_Work to do_: Restate all of the data exactly.

------------------------------------

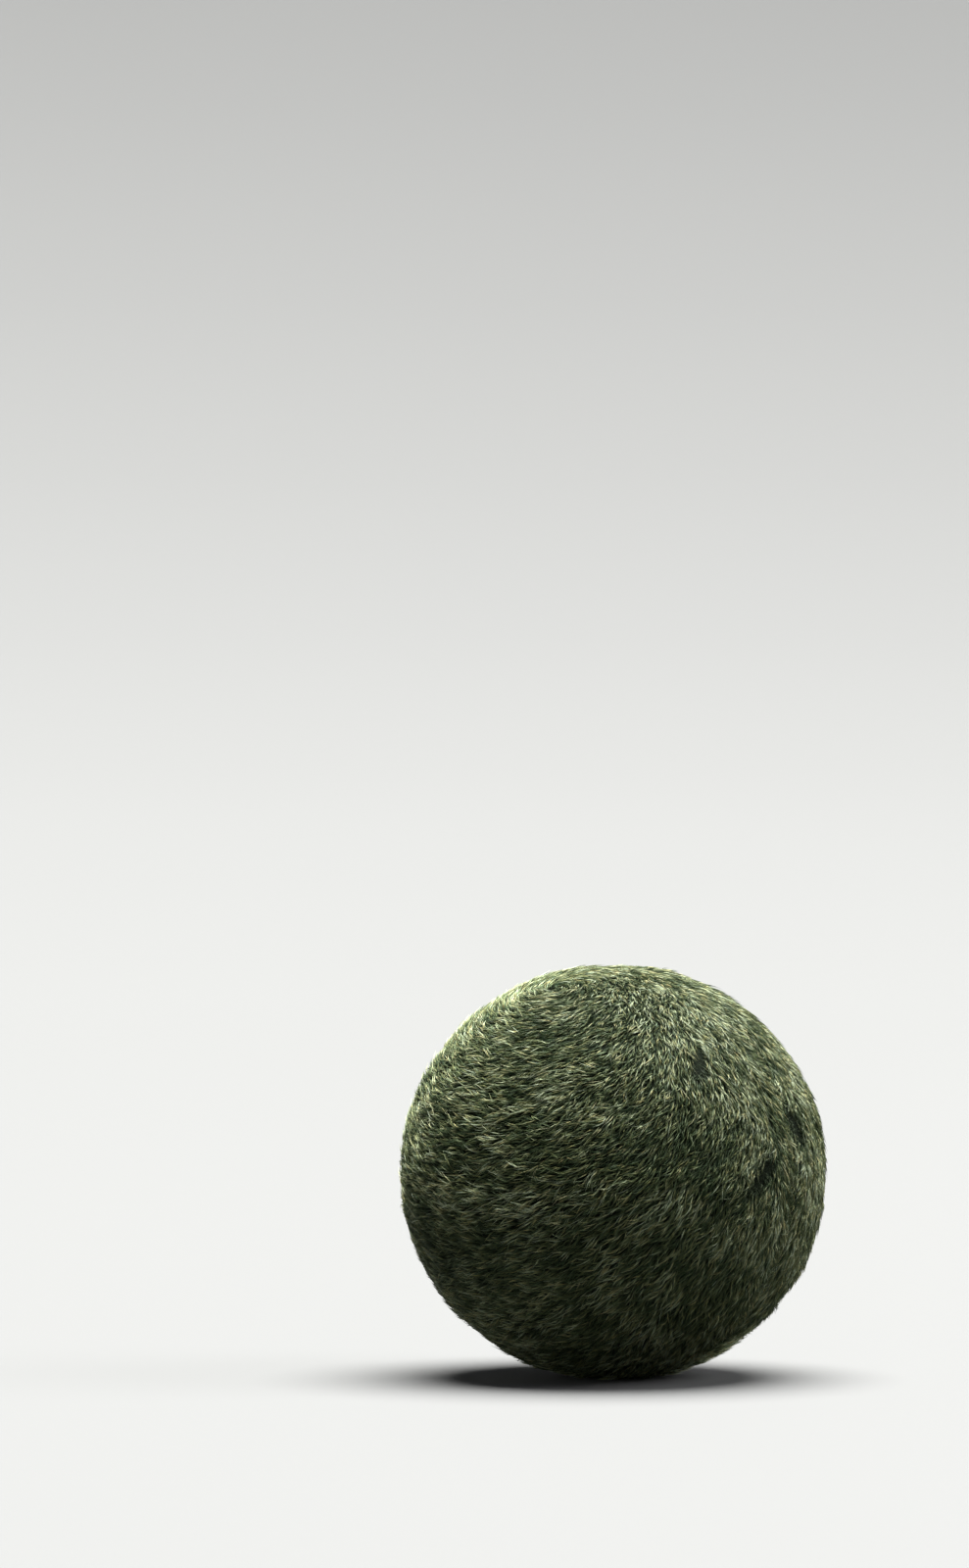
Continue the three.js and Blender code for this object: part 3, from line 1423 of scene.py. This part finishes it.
STRANDS = Coat(
    name="strands",
    fibres=12000,
    steps=2,
    locks_per_mm2=2.5,
    length=2.3 * MM,
    width=0.10 * MM,
    rise=0.72 * MM,
    gathering=0.5,
    wander=24.0,
    curl=0.35,
    tone=0.54,
    tone_spread=0.9,
    finish=PileFinish("Long pile", LONG_GLOSS, LONG_DYE),
)

BACKING = BackingFinish(
    name="Pile foot with painted shade",
    even={"Roughness": 0.9, "Specular IOR Level": 0.05},
    # Near-black: painted shade deep under the pile and in its partings
    dye=Dye(
        root=(0.002, 0.003, 0.002, 1.0),
        deep=(0.003, 0.005, 0.003, 1.0),
        body=(0.006, 0.009, 0.005, 1.0),
        pale=(0.012, 0.016, 0.009, 1.0),
        root_start=0.2,
        root_end=0.6,
    ),
    grain_size=0.4 * MM,
    grain_depth=0.15 * MM,
)

CAGE_PLASTIC = MouldedFinish(
    name="Moulded plastic",
    even={"IOR": 1.5},
    dark=(0.050, 0.052, 0.052, 1.0),
    light=(0.085, 0.087, 0.086, 1.0),
    grain_size=0.25 * MM,
    grain_depth=0.03 * MM,
    roughness=(0.45, 0.62),
)

# Each spot's azimuth, elevation, reach and amount, and each parting's two ends and width
FRONT_NAP = Nap(
    swirl=(0.45, 0.56, -0.56),
    drift=(-0.30, 0.27, -0.09),
    cowlicks=(
        Spot(-60, 37, 20, 35),
        Spot(-72, -49, 20, 20),
        Spot(-38, 28, 18, 22),
    ),
    partings=(
        Parting((-61, 37), (-62.5, 32), 0.9),
        Parting((-43, 4), (-48.5, -1), 1.1),
    ),
    # Painted highlights on lit ridges of pile, and painted shade where the amount is negative
    crests=(
        Spot(-62, 44, 4, 0.25),
        Spot(-53, 44, 9, 0.18),
        Spot(-41, 33, 9, 0.20),
        Spot(-38, 10, 8, 0.16),
        Spot(-37, -14, 11, 0.14),
        Spot(-103, 22, 12, 0.14),
        Spot(-114, -6, 9, 0.14),
        Spot(-68, 6, 12, -0.12),
        Spot(-88, -16, 16, -0.12),
    ),
)

SIDE_NAP = Nap(
    swirl=(-0.13, -0.16, -0.60),
    drift=(0.41, 0.29, -0.58),
    partings=(Parting((-29.5, 17.5), (-27.5, 12), 1.2),),
    # Painted highlights on lit ridges of pile
    crests=(
        Spot(-26, 28, 12, 0.12),
        Spot(-28, -20, 12, 0.12),
    ),
)

STUDIO = Studio(
    lights=(
        Skylight("skylight", azimuth=50, elevation=81, power=18.6, tint=(1.0, 1.0, 0.96)),
        Softbox("side_softbox", azimuth=-5, elevation=32, power=12),
    ),
    paper=PaperFinish(
        name="Pale paper",
        even={"Roughness": 0.9},
        paper=(0.115, 0.116, 0.118, 1.0),
        bounce=(0.05, 0.052, 0.052, 1.0),
    ),
)


def main() -> None:
    """Builds the ball from the inside out, then the studio round it."""
    logging.basicConfig(level=logging.INFO, format="%(name)s: %(message)s")
    ball = Ball()
    Camera().place(ball)
    dyehouse = Dyehouse()
    made = Cage(CAGE_PLASTIC, dyehouse).build()
    tree = PileTree()
    coats = (UNDERCOAT, TOPCOAT, STRANDS)
    for panel, nap, seed in ((Panel.FRONT, FRONT_NAP, 11), (Panel.SIDE, SIDE_NAP, 47)):
        made += CoverPanel(ball, panel, nap, coats, BACKING, dyehouse, tree, seed).build()
    for piece in made:
        log.info("%s: %d faces", piece.name, len(piece.data.polygons))
    STUDIO.build(ball, dyehouse)


if __name__ == "__main__":
    main()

------------------------------------

_Solution to this problem_:
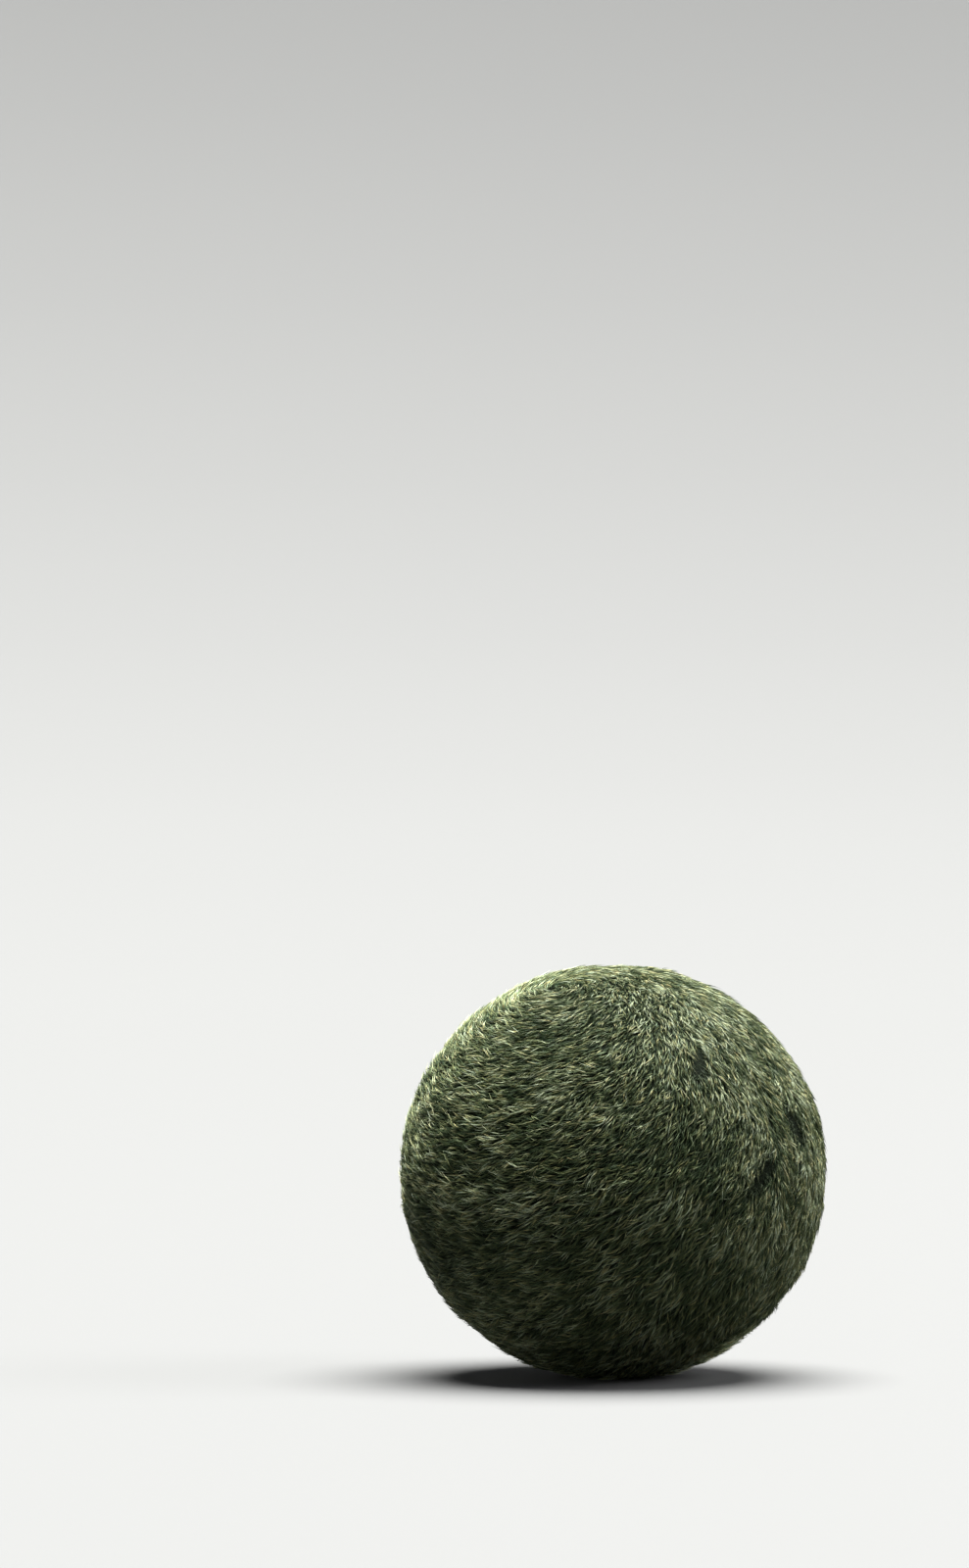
Continue the three.js and Blender code for this object: part 3, from line 1423 of scene.py. This part finishes it.
STRANDS = Coat(
    name="strands",
    fibres=12000,
    steps=2,
    locks_per_mm2=2.5,
    length=2.3 * MM,
    width=0.10 * MM,
    rise=0.72 * MM,
    gathering=0.5,
    wander=24.0,
    curl=0.35,
    tone=0.54,
    tone_spread=0.9,
    finish=PileFinish("Long pile", LONG_GLOSS, LONG_DYE),
)

BACKING = BackingFinish(
    name="Pile foot with painted shade",
    even={"Roughness": 0.9, "Specular IOR Level": 0.05},
    # Near-black: painted shade deep under the pile and in its partings
    dye=Dye(
        root=(0.002, 0.003, 0.002, 1.0),
        deep=(0.003, 0.005, 0.003, 1.0),
        body=(0.006, 0.009, 0.005, 1.0),
        pale=(0.012, 0.016, 0.009, 1.0),
        root_start=0.2,
        root_end=0.6,
    ),
    grain_size=0.4 * MM,
    grain_depth=0.15 * MM,
)

CAGE_PLASTIC = MouldedFinish(
    name="Moulded plastic",
    even={"IOR": 1.5},
    dark=(0.050, 0.052, 0.052, 1.0),
    light=(0.085, 0.087, 0.086, 1.0),
    grain_size=0.25 * MM,
    grain_depth=0.03 * MM,
    roughness=(0.45, 0.62),
)

# Each spot's azimuth, elevation, reach and amount, and each parting's two ends and width
FRONT_NAP = Nap(
    swirl=(0.45, 0.56, -0.56),
    drift=(-0.30, 0.27, -0.09),
    cowlicks=(
        Spot(-60, 37, 20, 35),
        Spot(-72, -49, 20, 20),
        Spot(-38, 28, 18, 22),
    ),
    partings=(
        Parting((-61, 37), (-62.5, 32), 0.9),
        Parting((-43, 4), (-48.5, -1), 1.1),
    ),
    # Painted highlights on lit ridges of pile, and painted shade where the amount is negative
    crests=(
        Spot(-62, 44, 4, 0.25),
        Spot(-53, 44, 9, 0.18),
        Spot(-41, 33, 9, 0.20),
        Spot(-38, 10, 8, 0.16),
        Spot(-37, -14, 11, 0.14),
        Spot(-103, 22, 12, 0.14),
        Spot(-114, -6, 9, 0.14),
        Spot(-68, 6, 12, -0.12),
        Spot(-88, -16, 16, -0.12),
    ),
)

SIDE_NAP = Nap(
    swirl=(-0.13, -0.16, -0.60),
    drift=(0.41, 0.29, -0.58),
    partings=(Parting((-29.5, 17.5), (-27.5, 12), 1.2),),
    # Painted highlights on lit ridges of pile
    crests=(
        Spot(-26, 28, 12, 0.12),
        Spot(-28, -20, 12, 0.12),
    ),
)

STUDIO = Studio(
    lights=(
        Skylight("skylight", azimuth=50, elevation=81, power=18.6, tint=(1.0, 1.0, 0.96)),
        Softbox("side_softbox", azimuth=-5, elevation=32, power=12),
    ),
    paper=PaperFinish(
        name="Pale paper",
        even={"Roughness": 0.9},
        paper=(0.115, 0.116, 0.118, 1.0),
        bounce=(0.05, 0.052, 0.052, 1.0),
    ),
)


def main() -> None:
    """Builds the ball from the inside out, then the studio round it."""
    logging.basicConfig(level=logging.INFO, format="%(name)s: %(message)s")
    ball = Ball()
    Camera().place(ball)
    dyehouse = Dyehouse()
    made = Cage(CAGE_PLASTIC, dyehouse).build()
    tree = PileTree()
    coats = (UNDERCOAT, TOPCOAT, STRANDS)
    for panel, nap, seed in ((Panel.FRONT, FRONT_NAP, 11), (Panel.SIDE, SIDE_NAP, 47)):
        made += CoverPanel(ball, panel, nap, coats, BACKING, dyehouse, tree, seed).build()
    for piece in made:
        log.info("%s: %d faces", piece.name, len(piece.data.polygons))
    STUDIO.build(ball, dyehouse)


if __name__ == "__main__":
    main()